* **GOAL**:
What lies from the line containing "rear_wall();" through the line containing "depsgraph = bpy.context.evaluated_depsgraph_get()"? Print exactly those lines, with both ends, and no others.

* **SUPPLIED RECORDS**:
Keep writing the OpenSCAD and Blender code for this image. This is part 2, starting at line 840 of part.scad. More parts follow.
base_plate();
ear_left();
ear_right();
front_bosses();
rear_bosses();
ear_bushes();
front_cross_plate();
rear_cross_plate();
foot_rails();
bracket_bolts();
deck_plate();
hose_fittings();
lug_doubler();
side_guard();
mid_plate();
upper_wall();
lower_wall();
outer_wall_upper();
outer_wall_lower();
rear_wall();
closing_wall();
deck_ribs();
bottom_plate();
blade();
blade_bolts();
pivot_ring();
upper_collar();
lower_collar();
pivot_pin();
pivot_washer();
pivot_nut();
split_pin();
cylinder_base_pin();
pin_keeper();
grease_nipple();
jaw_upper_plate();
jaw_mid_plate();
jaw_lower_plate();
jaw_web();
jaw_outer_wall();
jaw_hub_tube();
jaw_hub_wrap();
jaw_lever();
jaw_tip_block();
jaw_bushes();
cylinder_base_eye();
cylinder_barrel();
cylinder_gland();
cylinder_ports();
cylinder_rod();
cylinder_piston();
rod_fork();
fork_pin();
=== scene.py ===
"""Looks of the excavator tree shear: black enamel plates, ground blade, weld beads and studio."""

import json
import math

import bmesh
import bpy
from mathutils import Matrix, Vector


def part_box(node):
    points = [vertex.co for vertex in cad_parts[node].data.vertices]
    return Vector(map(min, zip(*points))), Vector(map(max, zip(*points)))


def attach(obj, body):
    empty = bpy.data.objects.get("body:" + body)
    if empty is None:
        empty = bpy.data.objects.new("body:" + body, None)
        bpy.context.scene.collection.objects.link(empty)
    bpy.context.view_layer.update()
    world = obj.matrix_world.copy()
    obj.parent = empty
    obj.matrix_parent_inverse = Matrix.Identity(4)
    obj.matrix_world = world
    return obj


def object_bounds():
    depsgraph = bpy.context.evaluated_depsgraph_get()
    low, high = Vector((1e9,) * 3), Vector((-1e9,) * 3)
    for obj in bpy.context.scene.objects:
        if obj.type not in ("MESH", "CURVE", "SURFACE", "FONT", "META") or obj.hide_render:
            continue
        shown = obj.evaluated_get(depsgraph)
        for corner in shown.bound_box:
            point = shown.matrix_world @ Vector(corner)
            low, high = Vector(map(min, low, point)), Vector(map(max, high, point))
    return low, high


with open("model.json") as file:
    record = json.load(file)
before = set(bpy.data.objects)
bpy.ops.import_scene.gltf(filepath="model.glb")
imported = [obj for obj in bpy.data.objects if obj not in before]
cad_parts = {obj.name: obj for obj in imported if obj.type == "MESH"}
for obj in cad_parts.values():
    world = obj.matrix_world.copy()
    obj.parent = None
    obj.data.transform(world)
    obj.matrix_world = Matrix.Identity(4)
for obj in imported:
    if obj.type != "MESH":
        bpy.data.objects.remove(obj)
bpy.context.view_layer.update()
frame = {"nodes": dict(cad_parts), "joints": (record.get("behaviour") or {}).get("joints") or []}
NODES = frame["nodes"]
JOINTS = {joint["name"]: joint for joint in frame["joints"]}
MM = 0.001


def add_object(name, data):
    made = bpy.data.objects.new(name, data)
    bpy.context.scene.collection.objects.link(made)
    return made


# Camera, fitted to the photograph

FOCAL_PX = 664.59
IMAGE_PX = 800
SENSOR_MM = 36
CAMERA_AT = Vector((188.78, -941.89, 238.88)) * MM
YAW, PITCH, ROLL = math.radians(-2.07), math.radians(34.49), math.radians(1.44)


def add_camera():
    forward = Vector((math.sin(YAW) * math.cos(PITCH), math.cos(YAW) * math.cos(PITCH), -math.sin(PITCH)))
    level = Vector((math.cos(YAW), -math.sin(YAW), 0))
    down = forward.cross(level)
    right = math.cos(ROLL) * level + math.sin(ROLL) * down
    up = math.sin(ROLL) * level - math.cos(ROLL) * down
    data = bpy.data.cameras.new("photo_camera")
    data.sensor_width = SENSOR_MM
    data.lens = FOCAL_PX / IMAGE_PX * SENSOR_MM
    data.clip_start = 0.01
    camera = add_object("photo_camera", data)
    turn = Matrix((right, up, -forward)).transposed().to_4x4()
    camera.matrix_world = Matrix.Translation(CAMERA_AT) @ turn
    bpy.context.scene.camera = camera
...
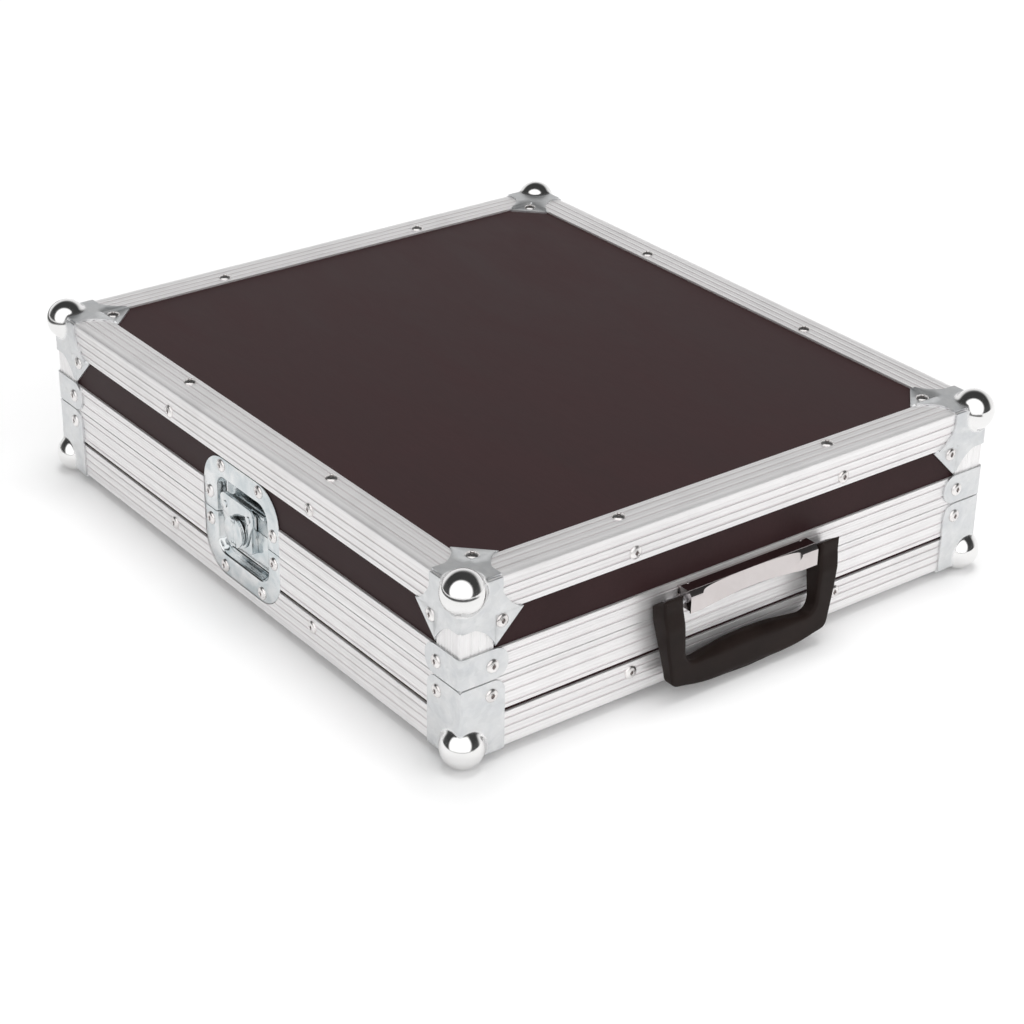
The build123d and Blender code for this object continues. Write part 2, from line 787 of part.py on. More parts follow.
---
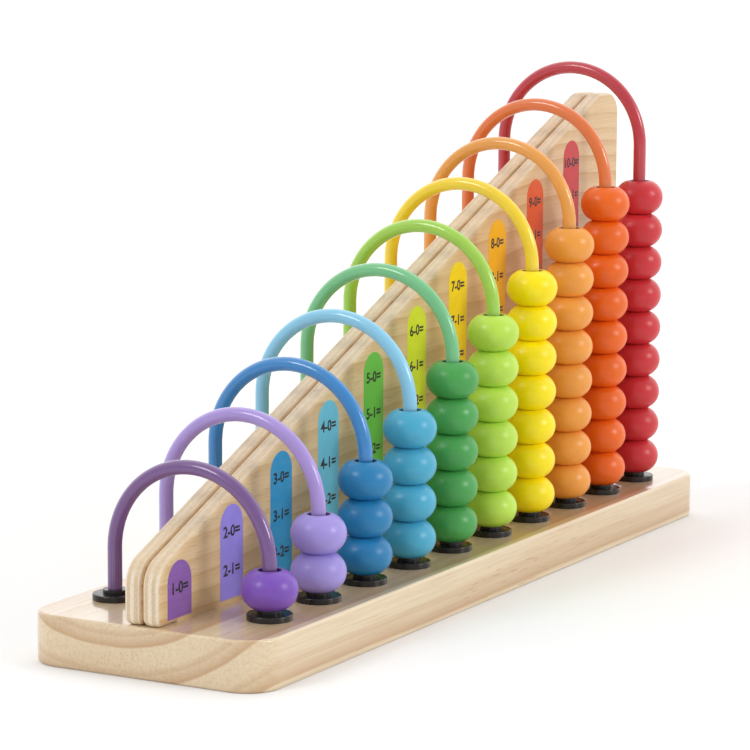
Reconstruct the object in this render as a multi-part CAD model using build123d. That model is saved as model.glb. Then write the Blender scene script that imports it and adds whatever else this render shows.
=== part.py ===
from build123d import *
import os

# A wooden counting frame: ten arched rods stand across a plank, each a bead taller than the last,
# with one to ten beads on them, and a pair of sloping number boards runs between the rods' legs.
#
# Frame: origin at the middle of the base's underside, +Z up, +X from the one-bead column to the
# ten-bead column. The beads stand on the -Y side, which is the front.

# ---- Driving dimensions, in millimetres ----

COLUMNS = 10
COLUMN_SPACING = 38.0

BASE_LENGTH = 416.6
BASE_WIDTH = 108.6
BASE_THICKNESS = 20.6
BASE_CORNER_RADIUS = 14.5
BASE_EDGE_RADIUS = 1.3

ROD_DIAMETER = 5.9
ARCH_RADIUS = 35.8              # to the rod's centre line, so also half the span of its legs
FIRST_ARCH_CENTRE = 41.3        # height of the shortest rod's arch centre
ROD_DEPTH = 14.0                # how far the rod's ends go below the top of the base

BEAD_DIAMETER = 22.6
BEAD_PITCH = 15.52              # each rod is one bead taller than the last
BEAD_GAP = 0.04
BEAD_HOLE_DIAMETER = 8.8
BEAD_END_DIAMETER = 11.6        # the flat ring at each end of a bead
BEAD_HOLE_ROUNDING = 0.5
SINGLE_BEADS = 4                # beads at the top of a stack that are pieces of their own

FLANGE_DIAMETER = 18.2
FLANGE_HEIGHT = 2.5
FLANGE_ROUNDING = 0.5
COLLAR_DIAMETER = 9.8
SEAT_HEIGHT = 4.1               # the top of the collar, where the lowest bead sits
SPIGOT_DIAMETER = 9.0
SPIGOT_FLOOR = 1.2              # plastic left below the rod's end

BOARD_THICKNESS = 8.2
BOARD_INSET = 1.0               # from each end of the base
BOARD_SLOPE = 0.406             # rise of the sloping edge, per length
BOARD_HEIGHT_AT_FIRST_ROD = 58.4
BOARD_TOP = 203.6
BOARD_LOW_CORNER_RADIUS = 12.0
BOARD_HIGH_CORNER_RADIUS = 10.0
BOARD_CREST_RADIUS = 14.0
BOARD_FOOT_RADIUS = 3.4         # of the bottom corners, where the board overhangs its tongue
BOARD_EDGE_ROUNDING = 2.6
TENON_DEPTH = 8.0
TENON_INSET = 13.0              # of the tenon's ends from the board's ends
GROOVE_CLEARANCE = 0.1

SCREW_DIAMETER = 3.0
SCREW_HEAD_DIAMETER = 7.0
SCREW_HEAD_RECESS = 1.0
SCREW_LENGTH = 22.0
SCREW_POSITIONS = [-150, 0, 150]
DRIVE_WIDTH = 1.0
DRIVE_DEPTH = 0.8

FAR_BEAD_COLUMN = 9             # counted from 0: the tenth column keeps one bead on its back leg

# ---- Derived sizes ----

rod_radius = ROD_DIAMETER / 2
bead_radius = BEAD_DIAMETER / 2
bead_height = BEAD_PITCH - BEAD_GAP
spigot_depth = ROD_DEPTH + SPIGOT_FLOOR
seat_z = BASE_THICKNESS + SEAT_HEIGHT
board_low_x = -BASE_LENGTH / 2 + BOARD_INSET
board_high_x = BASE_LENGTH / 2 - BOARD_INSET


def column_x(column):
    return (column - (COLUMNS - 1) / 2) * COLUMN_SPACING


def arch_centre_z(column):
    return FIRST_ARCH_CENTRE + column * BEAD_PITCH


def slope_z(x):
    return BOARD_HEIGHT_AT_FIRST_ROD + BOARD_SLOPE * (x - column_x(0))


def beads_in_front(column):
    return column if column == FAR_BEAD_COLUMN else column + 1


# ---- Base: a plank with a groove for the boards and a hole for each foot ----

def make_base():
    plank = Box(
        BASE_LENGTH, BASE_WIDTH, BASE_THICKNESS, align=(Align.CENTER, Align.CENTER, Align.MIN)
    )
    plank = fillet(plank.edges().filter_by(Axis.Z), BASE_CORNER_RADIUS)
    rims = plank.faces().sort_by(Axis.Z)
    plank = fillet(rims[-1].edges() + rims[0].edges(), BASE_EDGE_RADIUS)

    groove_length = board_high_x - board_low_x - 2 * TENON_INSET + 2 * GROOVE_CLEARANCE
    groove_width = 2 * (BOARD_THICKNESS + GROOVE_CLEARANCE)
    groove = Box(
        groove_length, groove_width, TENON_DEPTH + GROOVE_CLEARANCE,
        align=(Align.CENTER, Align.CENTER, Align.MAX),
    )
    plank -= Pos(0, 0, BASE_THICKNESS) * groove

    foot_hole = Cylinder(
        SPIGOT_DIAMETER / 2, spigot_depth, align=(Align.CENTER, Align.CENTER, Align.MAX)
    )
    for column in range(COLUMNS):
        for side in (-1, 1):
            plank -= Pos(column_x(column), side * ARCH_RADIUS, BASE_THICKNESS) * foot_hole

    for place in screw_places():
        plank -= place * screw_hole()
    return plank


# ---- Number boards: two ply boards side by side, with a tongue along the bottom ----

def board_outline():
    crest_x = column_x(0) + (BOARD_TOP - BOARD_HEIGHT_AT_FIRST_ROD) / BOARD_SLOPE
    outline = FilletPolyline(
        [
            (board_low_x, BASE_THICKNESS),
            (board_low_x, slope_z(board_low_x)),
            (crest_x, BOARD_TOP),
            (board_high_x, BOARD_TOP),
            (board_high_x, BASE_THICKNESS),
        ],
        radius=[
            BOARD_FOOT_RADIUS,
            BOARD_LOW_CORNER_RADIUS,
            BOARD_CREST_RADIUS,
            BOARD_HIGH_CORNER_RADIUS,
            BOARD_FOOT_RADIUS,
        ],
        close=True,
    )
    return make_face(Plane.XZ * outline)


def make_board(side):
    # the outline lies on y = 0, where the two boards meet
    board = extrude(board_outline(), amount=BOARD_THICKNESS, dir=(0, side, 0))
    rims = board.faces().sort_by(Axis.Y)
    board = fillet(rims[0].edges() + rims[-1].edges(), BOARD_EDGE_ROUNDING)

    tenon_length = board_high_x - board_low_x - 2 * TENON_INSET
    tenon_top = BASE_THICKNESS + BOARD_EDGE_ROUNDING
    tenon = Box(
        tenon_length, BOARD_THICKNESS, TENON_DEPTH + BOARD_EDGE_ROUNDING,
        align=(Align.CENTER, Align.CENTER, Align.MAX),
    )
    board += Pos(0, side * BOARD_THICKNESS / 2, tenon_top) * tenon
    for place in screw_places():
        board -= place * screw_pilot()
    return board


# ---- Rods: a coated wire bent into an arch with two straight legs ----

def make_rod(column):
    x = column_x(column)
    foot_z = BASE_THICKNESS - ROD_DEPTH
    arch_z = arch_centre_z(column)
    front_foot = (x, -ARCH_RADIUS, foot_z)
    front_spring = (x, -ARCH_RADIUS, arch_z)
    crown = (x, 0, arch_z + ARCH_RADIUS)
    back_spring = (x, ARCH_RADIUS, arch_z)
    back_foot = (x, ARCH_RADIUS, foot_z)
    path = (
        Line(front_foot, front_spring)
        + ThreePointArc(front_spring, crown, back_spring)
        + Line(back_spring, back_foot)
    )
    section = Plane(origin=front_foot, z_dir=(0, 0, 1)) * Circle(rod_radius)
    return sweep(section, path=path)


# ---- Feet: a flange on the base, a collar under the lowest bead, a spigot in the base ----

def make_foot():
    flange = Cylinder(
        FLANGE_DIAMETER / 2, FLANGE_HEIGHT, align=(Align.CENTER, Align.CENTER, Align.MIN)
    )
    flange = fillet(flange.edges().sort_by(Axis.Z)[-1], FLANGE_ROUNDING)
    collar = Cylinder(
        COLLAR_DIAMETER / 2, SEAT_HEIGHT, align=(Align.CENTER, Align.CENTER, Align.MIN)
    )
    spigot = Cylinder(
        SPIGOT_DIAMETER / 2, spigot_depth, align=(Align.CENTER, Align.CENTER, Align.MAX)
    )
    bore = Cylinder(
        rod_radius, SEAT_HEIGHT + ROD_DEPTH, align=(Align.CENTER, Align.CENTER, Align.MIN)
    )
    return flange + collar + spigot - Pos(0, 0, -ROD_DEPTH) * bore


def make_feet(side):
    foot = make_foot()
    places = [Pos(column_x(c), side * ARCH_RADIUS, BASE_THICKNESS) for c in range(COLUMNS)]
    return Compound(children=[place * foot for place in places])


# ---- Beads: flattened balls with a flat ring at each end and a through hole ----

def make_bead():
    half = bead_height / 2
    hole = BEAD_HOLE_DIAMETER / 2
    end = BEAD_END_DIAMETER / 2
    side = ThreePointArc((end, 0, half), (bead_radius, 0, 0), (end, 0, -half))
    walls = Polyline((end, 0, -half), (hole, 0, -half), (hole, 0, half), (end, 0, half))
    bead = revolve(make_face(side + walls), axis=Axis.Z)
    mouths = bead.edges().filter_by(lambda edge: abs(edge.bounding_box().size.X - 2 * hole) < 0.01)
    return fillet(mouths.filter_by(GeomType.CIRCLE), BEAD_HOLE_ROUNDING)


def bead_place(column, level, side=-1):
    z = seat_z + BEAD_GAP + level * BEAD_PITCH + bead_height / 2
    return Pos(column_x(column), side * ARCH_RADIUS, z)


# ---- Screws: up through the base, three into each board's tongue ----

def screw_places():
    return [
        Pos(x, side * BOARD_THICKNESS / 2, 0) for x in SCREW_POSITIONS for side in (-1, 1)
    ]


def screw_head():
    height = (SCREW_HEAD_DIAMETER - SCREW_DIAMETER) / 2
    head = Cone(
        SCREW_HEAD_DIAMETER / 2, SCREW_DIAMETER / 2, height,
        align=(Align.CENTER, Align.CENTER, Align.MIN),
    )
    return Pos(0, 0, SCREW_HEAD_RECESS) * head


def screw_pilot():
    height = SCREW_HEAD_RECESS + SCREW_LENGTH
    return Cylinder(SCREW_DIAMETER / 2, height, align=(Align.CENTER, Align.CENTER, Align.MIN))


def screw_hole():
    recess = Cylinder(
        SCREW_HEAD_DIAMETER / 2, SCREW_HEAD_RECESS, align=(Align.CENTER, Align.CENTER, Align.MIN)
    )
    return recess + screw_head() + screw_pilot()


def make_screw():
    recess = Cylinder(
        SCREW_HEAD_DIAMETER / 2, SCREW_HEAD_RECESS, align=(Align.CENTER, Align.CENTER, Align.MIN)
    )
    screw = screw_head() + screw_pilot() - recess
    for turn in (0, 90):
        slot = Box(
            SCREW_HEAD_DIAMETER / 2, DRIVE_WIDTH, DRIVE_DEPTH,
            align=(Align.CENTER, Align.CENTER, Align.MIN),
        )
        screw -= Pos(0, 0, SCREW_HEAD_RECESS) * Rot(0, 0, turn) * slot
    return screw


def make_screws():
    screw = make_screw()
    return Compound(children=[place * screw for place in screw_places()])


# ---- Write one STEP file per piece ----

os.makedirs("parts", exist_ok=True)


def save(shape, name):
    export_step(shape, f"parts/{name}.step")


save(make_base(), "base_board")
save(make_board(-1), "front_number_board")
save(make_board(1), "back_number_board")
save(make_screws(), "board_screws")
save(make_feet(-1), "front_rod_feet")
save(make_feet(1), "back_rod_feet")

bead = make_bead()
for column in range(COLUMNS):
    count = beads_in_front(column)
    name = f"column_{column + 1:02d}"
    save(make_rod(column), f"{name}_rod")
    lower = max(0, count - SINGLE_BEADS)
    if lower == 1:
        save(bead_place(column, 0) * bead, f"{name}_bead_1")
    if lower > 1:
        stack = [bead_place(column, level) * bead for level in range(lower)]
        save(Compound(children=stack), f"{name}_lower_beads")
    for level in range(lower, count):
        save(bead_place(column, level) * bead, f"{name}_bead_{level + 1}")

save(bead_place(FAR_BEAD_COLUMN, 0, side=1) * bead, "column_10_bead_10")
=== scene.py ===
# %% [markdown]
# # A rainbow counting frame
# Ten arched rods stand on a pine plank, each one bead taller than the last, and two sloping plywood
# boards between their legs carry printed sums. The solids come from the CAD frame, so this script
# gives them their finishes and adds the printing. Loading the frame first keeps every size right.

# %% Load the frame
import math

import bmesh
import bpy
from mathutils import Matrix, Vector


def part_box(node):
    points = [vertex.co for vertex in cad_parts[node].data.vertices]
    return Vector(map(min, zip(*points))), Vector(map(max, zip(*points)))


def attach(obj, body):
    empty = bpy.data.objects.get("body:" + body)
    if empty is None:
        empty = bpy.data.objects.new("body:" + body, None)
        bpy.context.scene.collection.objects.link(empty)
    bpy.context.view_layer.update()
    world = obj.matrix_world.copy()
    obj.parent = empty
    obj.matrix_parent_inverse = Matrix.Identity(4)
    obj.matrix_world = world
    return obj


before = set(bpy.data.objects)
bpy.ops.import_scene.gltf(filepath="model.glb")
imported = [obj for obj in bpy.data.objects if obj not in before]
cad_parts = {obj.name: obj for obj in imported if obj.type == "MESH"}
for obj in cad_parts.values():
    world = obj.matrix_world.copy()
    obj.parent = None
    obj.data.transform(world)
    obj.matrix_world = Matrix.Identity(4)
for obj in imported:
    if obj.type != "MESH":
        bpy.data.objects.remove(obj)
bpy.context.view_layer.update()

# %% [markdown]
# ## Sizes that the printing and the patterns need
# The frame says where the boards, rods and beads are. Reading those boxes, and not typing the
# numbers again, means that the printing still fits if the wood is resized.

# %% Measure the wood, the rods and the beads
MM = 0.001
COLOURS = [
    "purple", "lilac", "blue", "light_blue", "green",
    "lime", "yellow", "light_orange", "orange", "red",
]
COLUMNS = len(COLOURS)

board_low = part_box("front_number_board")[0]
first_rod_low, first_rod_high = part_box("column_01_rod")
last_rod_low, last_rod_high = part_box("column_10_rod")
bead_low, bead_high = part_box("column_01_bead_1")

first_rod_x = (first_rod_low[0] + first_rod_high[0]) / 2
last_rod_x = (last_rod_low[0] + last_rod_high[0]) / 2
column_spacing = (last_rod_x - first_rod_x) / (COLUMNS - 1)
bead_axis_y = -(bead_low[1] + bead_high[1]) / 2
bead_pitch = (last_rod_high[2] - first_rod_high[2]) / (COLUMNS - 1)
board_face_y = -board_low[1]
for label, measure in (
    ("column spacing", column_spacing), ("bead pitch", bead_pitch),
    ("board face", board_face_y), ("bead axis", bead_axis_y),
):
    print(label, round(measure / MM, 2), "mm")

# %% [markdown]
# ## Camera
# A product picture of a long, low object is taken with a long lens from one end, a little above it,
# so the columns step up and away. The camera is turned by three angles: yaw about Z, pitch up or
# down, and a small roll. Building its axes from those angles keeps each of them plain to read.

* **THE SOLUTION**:
rear_wall();
closing_wall();
deck_ribs();
bottom_plate();
blade();
blade_bolts();
pivot_ring();
upper_collar();
lower_collar();
pivot_pin();
pivot_washer();
pivot_nut();
split_pin();
cylinder_base_pin();
pin_keeper();
grease_nipple();
jaw_upper_plate();
jaw_mid_plate();
jaw_lower_plate();
jaw_web();
jaw_outer_wall();
jaw_hub_tube();
jaw_hub_wrap();
jaw_lever();
jaw_tip_block();
jaw_bushes();
cylinder_base_eye();
cylinder_barrel();
cylinder_gland();
cylinder_ports();
cylinder_rod();
cylinder_piston();
rod_fork();
fork_pin();
=== scene.py ===
"""Looks of the excavator tree shear: black enamel plates, ground blade, weld beads and studio."""

import json
import math

import bmesh
import bpy
from mathutils import Matrix, Vector


def part_box(node):
    points = [vertex.co for vertex in cad_parts[node].data.vertices]
    return Vector(map(min, zip(*points))), Vector(map(max, zip(*points)))


def attach(obj, body):
    empty = bpy.data.objects.get("body:" + body)
    if empty is None:
        empty = bpy.data.objects.new("body:" + body, None)
        bpy.context.scene.collection.objects.link(empty)
    bpy.context.view_layer.update()
    world = obj.matrix_world.copy()
    obj.parent = empty
    obj.matrix_parent_inverse = Matrix.Identity(4)
    obj.matrix_world = world
    return obj


def object_bounds():
    depsgraph = bpy.context.evaluated_depsgraph_get()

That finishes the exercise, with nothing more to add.